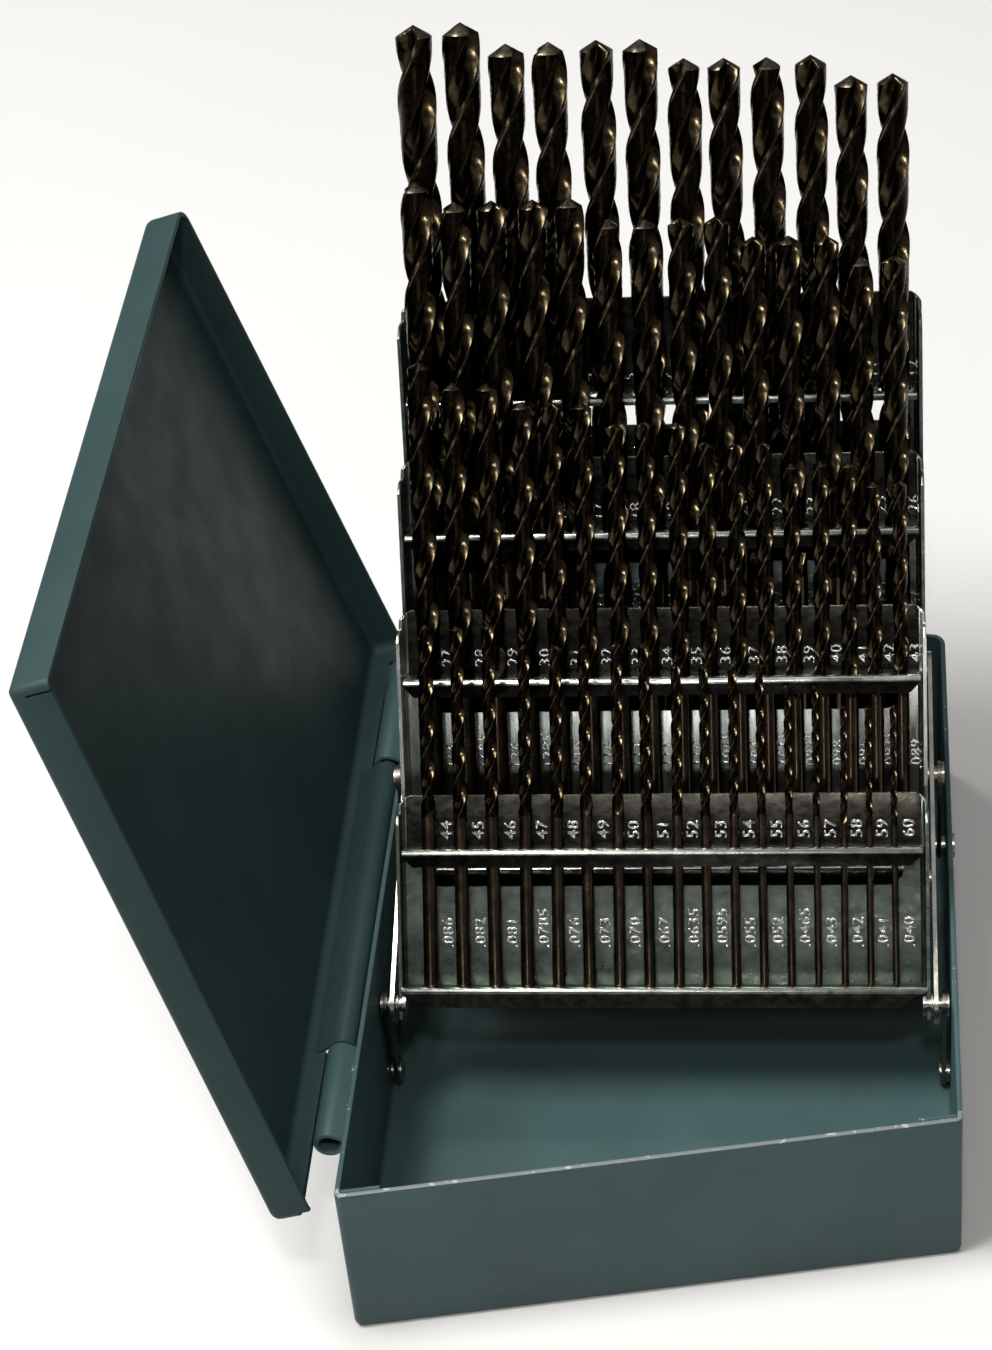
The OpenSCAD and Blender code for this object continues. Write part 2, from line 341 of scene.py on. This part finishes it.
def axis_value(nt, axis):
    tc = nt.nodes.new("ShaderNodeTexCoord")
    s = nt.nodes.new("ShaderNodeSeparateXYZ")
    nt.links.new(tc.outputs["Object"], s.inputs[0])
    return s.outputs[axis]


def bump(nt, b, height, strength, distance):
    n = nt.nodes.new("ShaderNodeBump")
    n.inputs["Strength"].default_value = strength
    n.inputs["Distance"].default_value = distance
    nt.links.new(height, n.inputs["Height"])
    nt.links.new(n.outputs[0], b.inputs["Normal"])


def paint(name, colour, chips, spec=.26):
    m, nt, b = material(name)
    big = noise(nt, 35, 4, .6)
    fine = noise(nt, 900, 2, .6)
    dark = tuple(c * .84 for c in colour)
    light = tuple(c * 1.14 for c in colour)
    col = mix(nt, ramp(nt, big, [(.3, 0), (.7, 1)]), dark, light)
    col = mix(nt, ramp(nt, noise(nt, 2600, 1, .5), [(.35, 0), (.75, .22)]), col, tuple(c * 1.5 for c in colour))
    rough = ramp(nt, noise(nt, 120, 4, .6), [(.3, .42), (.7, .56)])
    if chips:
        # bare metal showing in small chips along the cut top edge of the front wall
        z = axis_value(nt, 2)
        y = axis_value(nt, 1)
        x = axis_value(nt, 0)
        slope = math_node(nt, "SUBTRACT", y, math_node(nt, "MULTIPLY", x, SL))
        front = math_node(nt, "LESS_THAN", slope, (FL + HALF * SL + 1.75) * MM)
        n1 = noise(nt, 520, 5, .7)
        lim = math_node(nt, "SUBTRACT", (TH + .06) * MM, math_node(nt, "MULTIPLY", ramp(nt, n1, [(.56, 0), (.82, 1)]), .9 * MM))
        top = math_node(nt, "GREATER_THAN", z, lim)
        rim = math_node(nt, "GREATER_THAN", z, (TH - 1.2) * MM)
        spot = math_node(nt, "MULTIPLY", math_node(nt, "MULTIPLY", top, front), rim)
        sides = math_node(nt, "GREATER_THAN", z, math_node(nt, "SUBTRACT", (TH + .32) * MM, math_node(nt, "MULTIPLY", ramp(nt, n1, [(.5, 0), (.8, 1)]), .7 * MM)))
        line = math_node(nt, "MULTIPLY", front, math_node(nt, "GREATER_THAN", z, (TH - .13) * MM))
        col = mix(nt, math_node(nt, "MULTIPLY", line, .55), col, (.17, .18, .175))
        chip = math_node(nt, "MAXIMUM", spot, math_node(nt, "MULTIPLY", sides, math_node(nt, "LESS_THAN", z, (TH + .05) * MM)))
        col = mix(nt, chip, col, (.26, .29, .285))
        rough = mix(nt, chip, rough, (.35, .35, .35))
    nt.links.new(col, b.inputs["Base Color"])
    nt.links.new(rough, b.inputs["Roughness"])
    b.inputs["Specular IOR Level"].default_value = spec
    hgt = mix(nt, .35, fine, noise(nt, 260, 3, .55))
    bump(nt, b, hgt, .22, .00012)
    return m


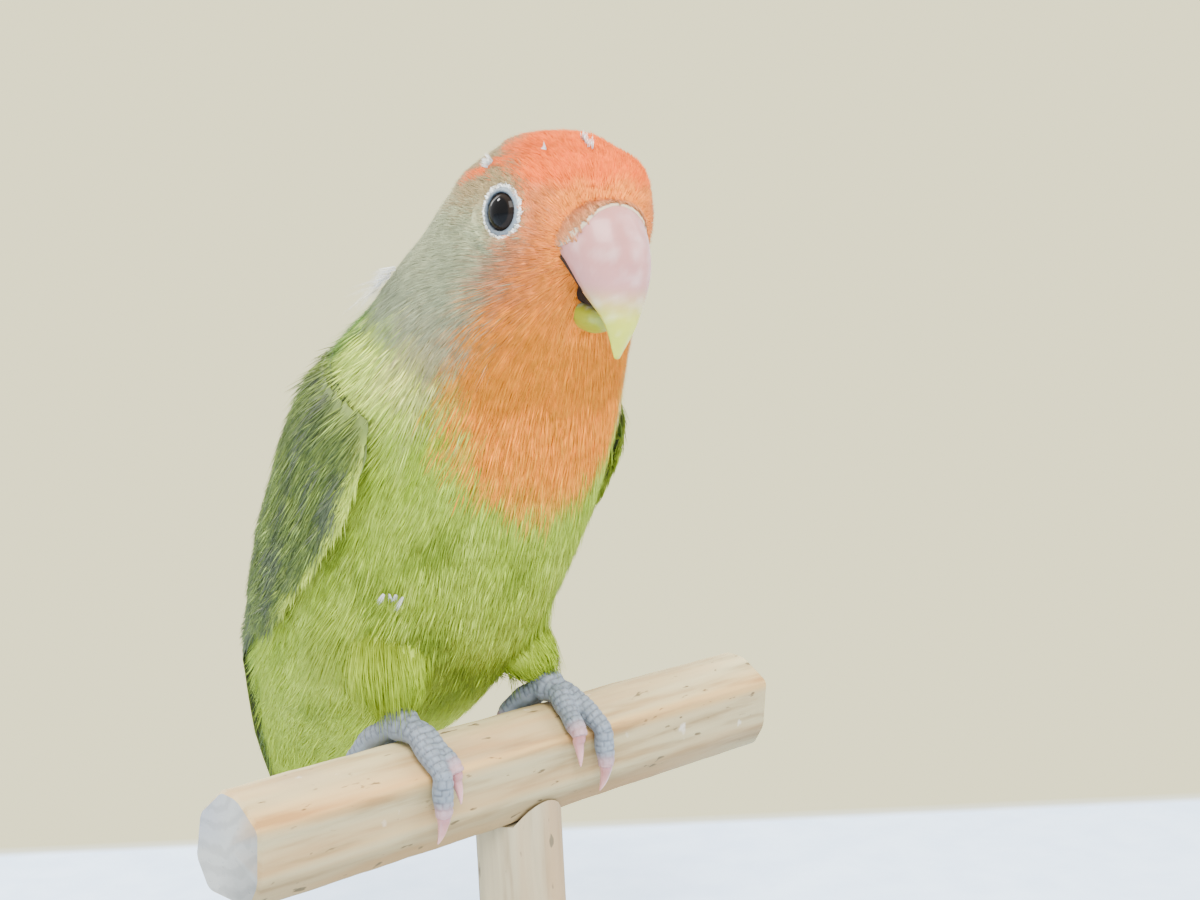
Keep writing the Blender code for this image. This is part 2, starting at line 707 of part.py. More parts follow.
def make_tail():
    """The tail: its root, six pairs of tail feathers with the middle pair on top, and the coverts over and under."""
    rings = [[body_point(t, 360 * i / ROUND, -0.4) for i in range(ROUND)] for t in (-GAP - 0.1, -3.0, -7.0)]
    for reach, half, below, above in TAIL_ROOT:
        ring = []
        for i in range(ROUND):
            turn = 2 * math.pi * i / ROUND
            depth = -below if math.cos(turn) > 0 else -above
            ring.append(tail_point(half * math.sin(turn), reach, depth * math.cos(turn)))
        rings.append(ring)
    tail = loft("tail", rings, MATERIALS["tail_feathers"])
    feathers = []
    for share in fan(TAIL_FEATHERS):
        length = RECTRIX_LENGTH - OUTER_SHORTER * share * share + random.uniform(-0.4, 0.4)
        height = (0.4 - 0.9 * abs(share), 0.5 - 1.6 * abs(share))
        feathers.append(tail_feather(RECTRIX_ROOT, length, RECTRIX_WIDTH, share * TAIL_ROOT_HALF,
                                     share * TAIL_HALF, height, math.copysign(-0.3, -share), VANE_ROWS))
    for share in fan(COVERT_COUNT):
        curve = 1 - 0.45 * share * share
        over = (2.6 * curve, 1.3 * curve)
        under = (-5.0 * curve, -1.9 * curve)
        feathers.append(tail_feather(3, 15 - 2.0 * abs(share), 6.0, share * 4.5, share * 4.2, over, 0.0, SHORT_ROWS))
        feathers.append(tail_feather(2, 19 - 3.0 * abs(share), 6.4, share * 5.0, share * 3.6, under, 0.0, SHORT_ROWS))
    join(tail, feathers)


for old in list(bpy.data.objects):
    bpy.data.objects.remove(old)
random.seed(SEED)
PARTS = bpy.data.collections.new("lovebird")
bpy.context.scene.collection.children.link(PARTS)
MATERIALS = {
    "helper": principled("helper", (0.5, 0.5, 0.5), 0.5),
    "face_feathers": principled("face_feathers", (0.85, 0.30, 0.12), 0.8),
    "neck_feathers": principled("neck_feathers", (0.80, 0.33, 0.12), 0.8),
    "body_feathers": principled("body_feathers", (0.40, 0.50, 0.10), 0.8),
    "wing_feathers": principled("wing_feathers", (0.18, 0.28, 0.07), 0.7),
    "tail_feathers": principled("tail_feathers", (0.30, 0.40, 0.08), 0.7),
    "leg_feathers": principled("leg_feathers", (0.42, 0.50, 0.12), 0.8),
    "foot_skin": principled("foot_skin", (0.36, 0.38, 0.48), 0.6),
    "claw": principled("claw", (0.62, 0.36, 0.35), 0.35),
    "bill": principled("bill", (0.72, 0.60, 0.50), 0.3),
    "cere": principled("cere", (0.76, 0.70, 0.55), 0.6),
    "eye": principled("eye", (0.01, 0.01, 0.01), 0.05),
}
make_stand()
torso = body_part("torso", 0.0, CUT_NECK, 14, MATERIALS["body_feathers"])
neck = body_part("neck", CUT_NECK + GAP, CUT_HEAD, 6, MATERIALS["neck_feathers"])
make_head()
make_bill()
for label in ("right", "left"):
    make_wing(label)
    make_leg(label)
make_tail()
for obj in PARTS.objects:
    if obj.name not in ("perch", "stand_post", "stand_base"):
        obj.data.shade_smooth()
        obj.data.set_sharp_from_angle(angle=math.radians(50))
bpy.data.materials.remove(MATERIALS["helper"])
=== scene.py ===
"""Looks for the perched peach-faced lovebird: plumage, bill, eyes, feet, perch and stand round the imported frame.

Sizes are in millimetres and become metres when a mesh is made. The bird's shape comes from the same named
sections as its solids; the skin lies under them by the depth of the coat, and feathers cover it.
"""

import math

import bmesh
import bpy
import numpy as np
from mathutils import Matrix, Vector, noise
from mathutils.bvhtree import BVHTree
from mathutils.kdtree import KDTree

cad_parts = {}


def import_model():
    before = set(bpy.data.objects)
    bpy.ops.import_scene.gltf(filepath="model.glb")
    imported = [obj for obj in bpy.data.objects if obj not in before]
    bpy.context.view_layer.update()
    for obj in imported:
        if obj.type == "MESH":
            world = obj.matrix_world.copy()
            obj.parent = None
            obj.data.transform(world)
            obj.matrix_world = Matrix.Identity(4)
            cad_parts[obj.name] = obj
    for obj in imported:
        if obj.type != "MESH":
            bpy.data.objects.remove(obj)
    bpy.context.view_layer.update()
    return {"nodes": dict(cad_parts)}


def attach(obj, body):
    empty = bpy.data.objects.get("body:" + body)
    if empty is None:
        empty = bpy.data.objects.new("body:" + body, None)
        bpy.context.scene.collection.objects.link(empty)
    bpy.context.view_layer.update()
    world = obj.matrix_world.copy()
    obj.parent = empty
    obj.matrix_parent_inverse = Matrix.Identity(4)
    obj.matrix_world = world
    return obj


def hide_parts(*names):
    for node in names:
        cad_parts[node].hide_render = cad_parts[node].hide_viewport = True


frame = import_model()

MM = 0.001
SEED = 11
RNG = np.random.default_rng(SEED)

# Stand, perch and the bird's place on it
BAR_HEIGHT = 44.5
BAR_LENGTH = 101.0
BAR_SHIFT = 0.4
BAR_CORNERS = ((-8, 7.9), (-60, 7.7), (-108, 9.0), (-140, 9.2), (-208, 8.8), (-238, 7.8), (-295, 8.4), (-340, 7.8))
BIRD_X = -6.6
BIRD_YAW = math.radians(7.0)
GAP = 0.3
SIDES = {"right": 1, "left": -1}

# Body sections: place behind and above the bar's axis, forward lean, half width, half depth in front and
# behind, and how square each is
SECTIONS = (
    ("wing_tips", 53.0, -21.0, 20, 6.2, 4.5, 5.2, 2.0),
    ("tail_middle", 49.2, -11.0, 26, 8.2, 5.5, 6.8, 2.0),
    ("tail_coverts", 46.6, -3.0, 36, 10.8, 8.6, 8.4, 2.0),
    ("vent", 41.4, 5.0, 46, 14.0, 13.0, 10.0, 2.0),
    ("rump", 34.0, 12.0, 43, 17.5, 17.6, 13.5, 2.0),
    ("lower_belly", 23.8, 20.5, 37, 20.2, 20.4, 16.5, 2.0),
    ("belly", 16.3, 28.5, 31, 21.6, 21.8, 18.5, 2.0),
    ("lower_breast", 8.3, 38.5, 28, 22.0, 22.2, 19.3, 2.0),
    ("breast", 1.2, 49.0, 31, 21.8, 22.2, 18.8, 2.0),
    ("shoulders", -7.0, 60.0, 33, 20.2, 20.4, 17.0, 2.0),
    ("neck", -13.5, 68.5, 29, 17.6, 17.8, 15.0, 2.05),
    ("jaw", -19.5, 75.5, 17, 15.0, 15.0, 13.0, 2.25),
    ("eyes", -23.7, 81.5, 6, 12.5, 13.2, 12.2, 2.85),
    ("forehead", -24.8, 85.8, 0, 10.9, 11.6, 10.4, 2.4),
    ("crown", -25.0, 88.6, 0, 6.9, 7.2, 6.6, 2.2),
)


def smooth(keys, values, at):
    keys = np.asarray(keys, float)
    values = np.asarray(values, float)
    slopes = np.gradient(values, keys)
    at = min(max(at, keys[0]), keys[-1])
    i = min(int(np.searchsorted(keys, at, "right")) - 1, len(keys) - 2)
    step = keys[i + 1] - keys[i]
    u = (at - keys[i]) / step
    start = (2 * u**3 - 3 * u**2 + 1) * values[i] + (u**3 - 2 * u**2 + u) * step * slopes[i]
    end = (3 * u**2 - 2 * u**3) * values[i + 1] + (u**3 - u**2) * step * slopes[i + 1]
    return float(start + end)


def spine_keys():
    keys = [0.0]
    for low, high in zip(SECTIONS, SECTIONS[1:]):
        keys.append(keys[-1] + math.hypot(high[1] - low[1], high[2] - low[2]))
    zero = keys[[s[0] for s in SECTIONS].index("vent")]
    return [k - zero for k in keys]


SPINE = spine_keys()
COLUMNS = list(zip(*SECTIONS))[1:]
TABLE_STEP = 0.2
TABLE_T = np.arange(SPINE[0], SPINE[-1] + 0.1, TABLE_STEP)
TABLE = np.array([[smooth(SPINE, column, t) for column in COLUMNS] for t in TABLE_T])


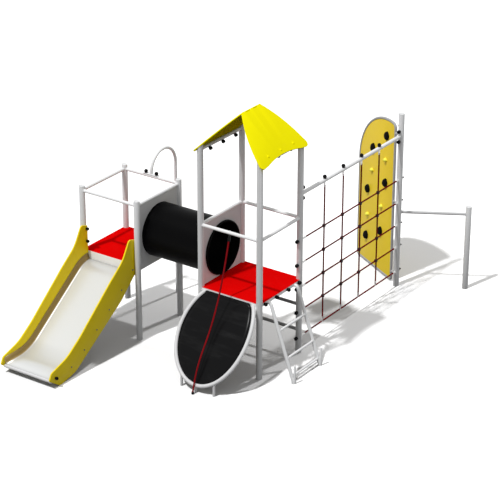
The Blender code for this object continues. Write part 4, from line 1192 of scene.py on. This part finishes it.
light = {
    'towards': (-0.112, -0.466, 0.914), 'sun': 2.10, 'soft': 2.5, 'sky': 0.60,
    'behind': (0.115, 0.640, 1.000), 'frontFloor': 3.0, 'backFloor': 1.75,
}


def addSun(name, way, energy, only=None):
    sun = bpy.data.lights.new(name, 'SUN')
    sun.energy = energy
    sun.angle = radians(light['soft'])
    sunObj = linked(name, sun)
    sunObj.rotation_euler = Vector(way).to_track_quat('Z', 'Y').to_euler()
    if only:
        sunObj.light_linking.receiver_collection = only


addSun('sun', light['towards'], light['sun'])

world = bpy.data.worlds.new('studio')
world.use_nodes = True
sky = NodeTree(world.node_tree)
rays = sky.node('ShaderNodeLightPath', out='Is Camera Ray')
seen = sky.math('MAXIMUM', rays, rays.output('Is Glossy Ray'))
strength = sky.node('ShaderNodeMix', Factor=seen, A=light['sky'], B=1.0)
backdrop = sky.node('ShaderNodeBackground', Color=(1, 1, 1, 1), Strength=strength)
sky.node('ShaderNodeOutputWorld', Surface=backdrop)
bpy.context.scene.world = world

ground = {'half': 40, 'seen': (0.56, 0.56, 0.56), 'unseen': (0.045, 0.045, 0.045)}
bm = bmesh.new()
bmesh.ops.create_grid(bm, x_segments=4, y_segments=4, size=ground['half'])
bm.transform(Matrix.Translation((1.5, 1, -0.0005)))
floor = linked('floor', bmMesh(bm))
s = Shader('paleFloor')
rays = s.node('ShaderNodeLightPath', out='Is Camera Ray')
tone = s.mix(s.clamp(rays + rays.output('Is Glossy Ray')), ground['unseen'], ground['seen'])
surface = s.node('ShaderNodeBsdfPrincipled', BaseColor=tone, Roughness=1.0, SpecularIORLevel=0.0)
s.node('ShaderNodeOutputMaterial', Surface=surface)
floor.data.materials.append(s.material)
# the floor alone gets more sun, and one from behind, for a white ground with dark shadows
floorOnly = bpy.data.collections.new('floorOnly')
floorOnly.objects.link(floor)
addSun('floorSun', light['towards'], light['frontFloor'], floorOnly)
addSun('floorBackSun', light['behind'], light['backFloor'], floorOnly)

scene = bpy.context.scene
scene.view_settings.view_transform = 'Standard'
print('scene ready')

What this task involves: All lines above from the one containing "cad_parts[obj.name] = obj" to the one containing "RNG = np.random.default_rng(SEED)" must be repeated exactly, both lines included, and no others.

Response for this exercise:
            cad_parts[obj.name] = obj
    for obj in imported:
        if obj.type != "MESH":
            bpy.data.objects.remove(obj)
    bpy.context.view_layer.update()
    return {"nodes": dict(cad_parts)}


def attach(obj, body):
    empty = bpy.data.objects.get("body:" + body)
    if empty is None:
        empty = bpy.data.objects.new("body:" + body, None)
        bpy.context.scene.collection.objects.link(empty)
    bpy.context.view_layer.update()
    world = obj.matrix_world.copy()
    obj.parent = empty
    obj.matrix_parent_inverse = Matrix.Identity(4)
    obj.matrix_world = world
    return obj


def hide_parts(*names):
    for node in names:
        cad_parts[node].hide_render = cad_parts[node].hide_viewport = True


frame = import_model()

MM = 0.001
SEED = 11
RNG = np.random.default_rng(SEED)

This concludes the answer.